Their tone shifted because the public backlash became too large to ignore — cities are blocking data centers, tech layoffs have topped 142,000, and polling shows most Americans oppose AI infrastructure near their homes. Expressing concern for workers now is reactionary positioning, not a change of strategy.

What did Jeff Bezos say about taxing the wealthy?

Bezos has publicly floated eliminating federal income tax for the bottom 50% of earners. Critics call this hypocritical, since reporting has repeatedly shown Bezos and peers paying near-zero effective tax rates in years when their net worth grew by billions.

What is Bernie Sanders' AI ownership bill?

Senator Bernie Sanders has proposed legislation that would give the public a 50% ownership stake in major AI companies, arguing that since AI models are trained on collectively produced human data, the public deserves an equity claim rather than a one-time payout or charity gesture.

Why do Americans oppose data centers being built near them?

Surveys show roughly 70% of Americans oppose data centers in their local area, citing heavy water consumption, constant industrial noise, and strain on local electricity grids that can raise residential utility bills.
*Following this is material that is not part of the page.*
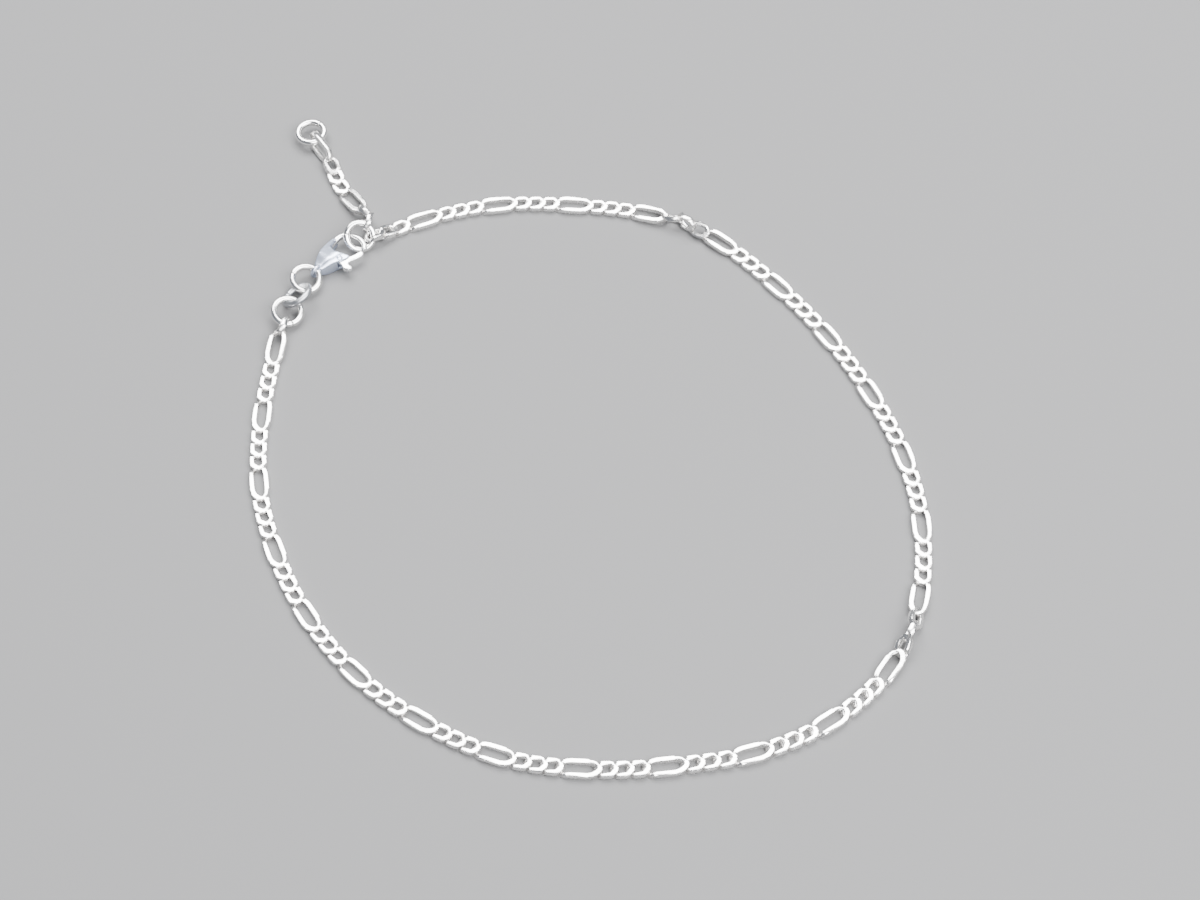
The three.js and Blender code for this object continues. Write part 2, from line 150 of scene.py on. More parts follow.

Several cities have already passed measures blocking or restricting new builds.

Is universal basic income (UBI) actually being implemented because of AI?

Not yet at scale. Several tech leaders have proposed UBI or public wealth funds as a response to AI-driven job losses, but these remain proposals, not policy. Critics note none of the plans include slowing AI deployment or giving the public a real stake in decision-making.